4. Thomas on affirmative action. We know that Clarence Thomas is a passionate opponent of affirmative action. Among our nation’s leaders, Justice Thomas surely must be one of the most forceful, uncompromising critics of all forms of racial preference in education. His concurrence in the affirmative action ruling, like Scalia’s dissent in the DOMA case, largely reiterates themes we have heard before. (A remarkable number of citations in Thomas’ concurrence are to his own concurrences and dissents in earlier cases.) And like Scalia’s Windsor dissent, in returning to familiar themes Thomas has also ratcheted up his rhetoric. Particularly striking was his extended effort to equate the defenders of racial diversity in higher education with those who defended segregation in the litigation in Brown v. Board of Education. Thomas has made this hyperbolic assertion in earlier decisions, but now he seems intent on actually trying to prove the point.
And two surprises:
1. The votes in the affirmative action case. Fisher was 7-1, with only Justice Ginsburg in dissent (and Justice Kagan recused). Two noteworthy points here. First, Chief Justice Roberts and Justices Kennedy and Alito joined an opinion in which they accepted the standard for evaluating affirmative action plans established Grutter, the 2003 decision upholding Michigan Law School’s admissions policy. Why is this significant? Because (a) Justice Kennedy dissented in Grutter, and (b) Chief Justice Roberts wrote, and Justice Alito joined, an opinion in Parents Involved—the 2007 decision striking down local race-conscious school assignment plans—that included strong language condemning racial classifications of all kinds. Fisher signals that while a majority of the justices are critical of racial preferences in university admissions, their attack is to be an indirect one. The Court is progressively narrowing the scope of constitutionally permissible race-conscious admissions policies, steering schools toward race-neutral alternatives.
Another point about the 7-1 vote in Fisher: Justice Ginsburg was all alone in articulating the liberal case for race-conscious policies. Why did Justices Breyer and Sotomayor not join her here? Perhaps they felt that by joining the majority, they could assure a stronger defense of Grutter. There clearly was something interesting going on behind the scenes here. Regardless, it is noteworthy that on this most contentious of constitutional controversies, there does seem to be a moderate, if grudging and perhaps ephemeral, middle ground that has developed on the Court. Some of the liberals are willing to accept that race-neutral alternatives can achieve considerable racial diversity; some of the conservatives are willing to accept a limited place for race-conscious decision-making in university admissions. It is worth noting that beneath the heated rhetoric on this issue, this kind of moderate compromise is about where a majority of the nation is on the question.
2. Kennedy’s Windsor opinion.
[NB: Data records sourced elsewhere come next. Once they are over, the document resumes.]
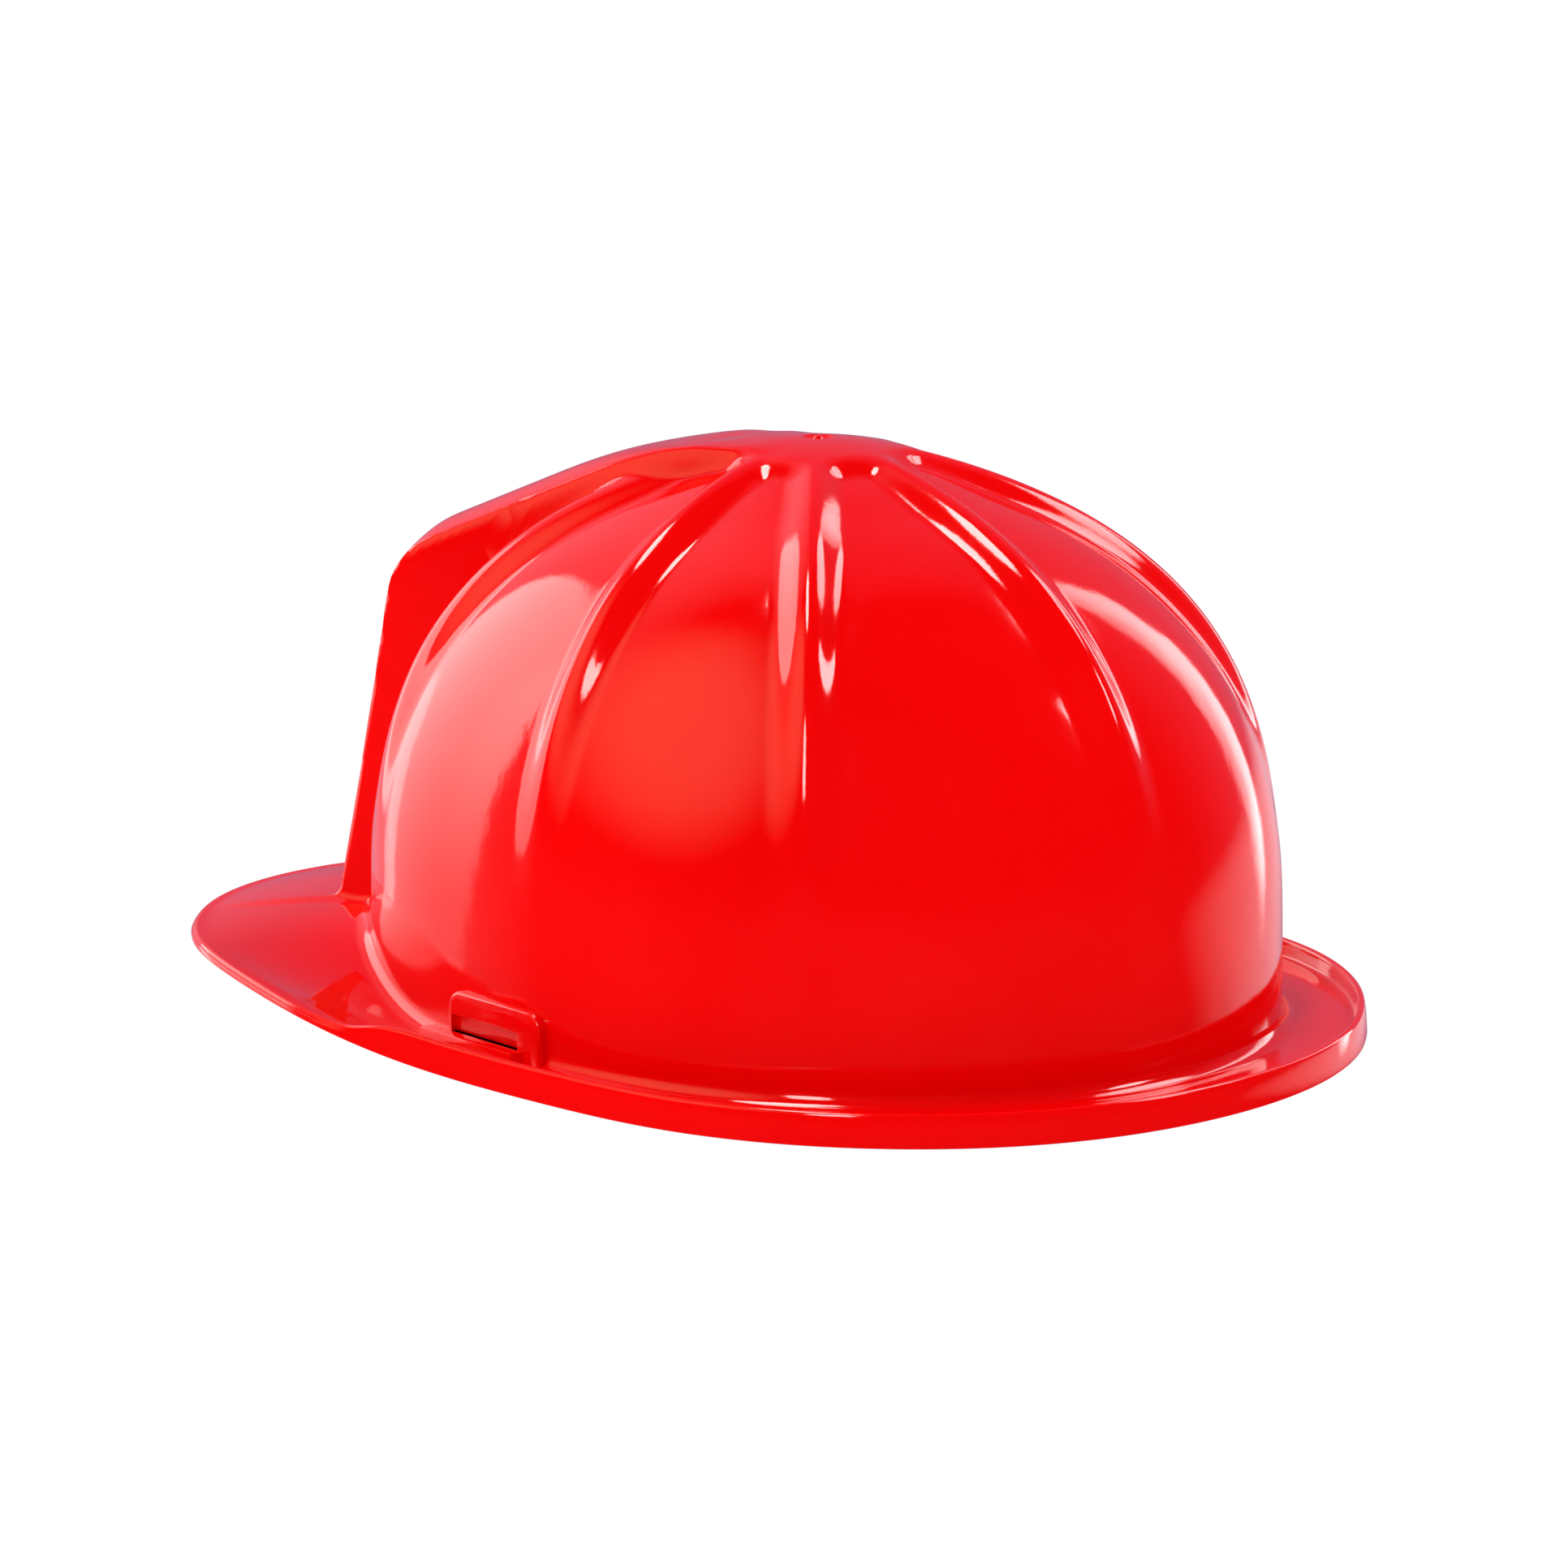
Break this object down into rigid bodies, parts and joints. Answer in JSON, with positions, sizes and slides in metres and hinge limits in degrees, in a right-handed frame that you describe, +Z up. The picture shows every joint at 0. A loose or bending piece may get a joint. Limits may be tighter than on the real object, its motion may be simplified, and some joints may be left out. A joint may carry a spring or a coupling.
{
  "type": "firefighter helmet",
  "caption": "One-piece red ribbed fire helmet with a front badge block, wide visor, rain gutter and side accessory slots, with a ratchet-adjusted inner harness.",
  "frame": {"origin": "middle of the footprint, on the surface that the rim stands on", "axes": "+Z up, -Y towards the visor, +X towards the wearer's left"},
  "size_m": [0.2076, 0.2734, 0.1307],
  "materials": {
    "red_shell": "high gloss moulded polyethylene, bright red",
    "band_plastic": "satin moulded plastic",
    "grey_nylon": "satin moulded nylon",
    "dark_nylon": "finely textured moulded nylon",
    "webbing": "woven webbing",
    "pad_fabric": "brushed knit over foam",
    "steel": "bright zinc plated",
    "pinion_nylon": "natural nylon"
  },
  "bodies": {
    "root": {"shell": "red_shell", "headband": "band_plastic", "hangers_front": "grey_nylon", "hangers_rear": "grey_nylon", "crown_strap_lower": "webbing", "crown_strap_upper": "webbing", "crown_rivet": "dark_nylon", "crown_pad": "pad_fabric", "brow_pad": "pad_fabric", "brow_pad_studs": "dark_nylon", "hanger_rivets": "steel", "nape_housing": "dark_nylon", "nape_cover": "dark_nylon", "cover_screws": "steel", "nape_pad": "pad_fabric", "strap_guides": "dark_nylon", "detent_ring": "steel"},
    "knob": {"pinion_shaft": "pinion_nylon", "adjuster_knob": "dark_nylon", "knob_screw": "steel"},
    "tail_left": {"strap_tail_left": "grey_nylon"},
    "tail_right": {"strap_tail_right": "grey_nylon"}
  },
  "joints": [
    {"name": "knob_turn", "type": "hinge", "parent": "root", "child": "knob", "pos_m": [0, 0.098, 0.019], "axis": [0, 1, 0], "range_deg": [-60, 60]},
    {"name": "left_end_slide", "type": "hinge", "parent": "root", "child": "tail_left", "pos_m": [0, 0.038, 0.019], "axis": [0, 0, 1], "range_deg": [-6, 6]},
    {"name": "right_end_slide", "type": "hinge", "parent": "root", "child": "tail_right", "pos_m": [0, 0.038, 0.019], "axis": [0, 0, 1], "range_deg": [-6, 6]}
  ],
  "couplings": [
    {"joint": "left_end_slide", "follows": "knob_turn", "ratio": -0.0853},
    {"joint": "right_end_slide", "follows": "knob_turn", "ratio": 0.0831}
  ]
}
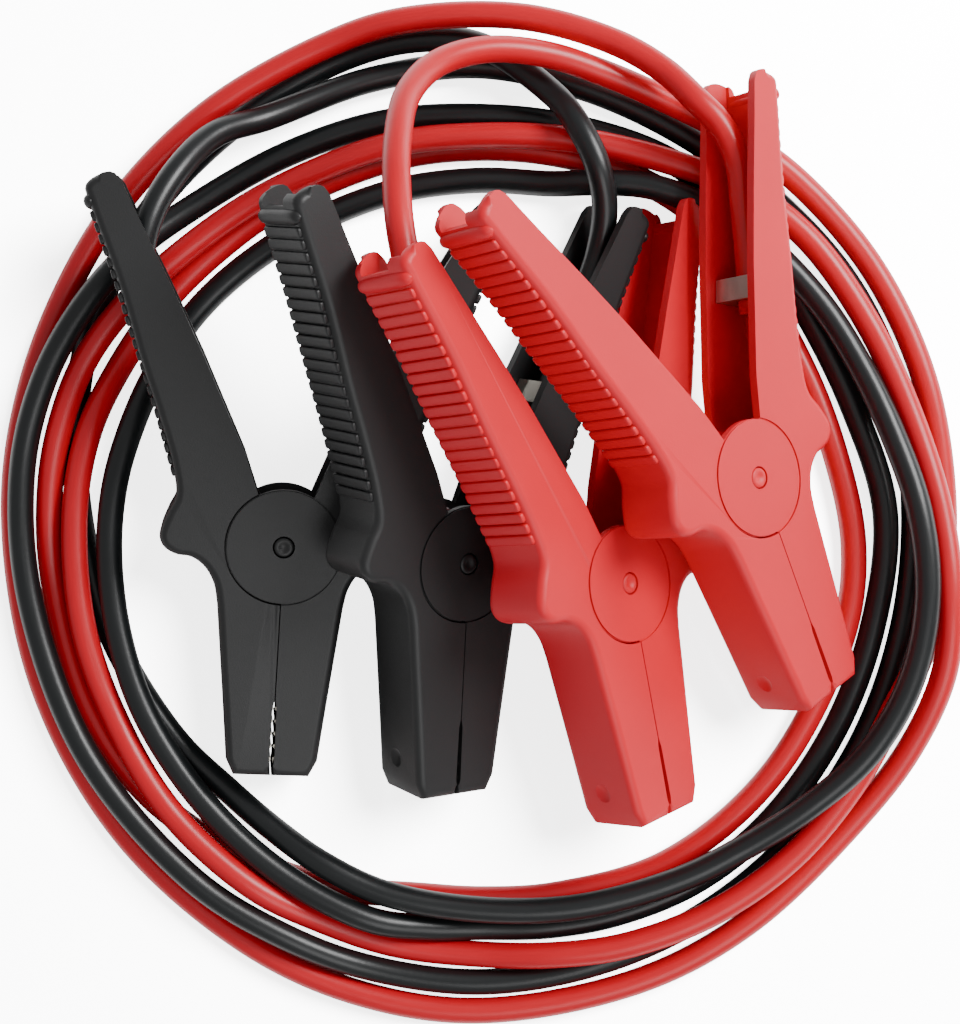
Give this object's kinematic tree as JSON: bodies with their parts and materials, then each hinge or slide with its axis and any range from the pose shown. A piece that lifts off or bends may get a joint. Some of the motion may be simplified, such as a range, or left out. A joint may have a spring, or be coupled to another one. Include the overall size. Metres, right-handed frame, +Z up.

Another one I didn’t see coming was the really sweeping pro–gay marriage language of Justice Kennedy’s opinion for the Court in the DOMA case. Kennedy clearly was laying the groundwork for a future Court decision striking down prohibitions on gay marriage throughout the nation (either by him or by some other justice relying on his opinion in Windsor, as well as his opinions in Lawrence and Romer). Scalia, in dissent, was surely right to portray the decision as offering little in the way of justification for why its reasoning would not apply to state-level gay marriage prohibitions. Kennedy’s opinion does not, strictly speaking, resolve anything more than DOMA; he went out of his way to disclaim an application of his reasoning beyond DOMA. But the broad language of this opinion, particularly its resonant emphasis on the dignity value of state recognition of marriage, will make it easier for another Court, on another day, to issue a decision declaring prohibitions on same-sex marriage unconstitutional. When? Scalia suggested next term. It’s hard to see it happening this soon. But someday in the near future—and considering the stunning achievements of the cause of marriage equality over recent years, probably sooner than expected.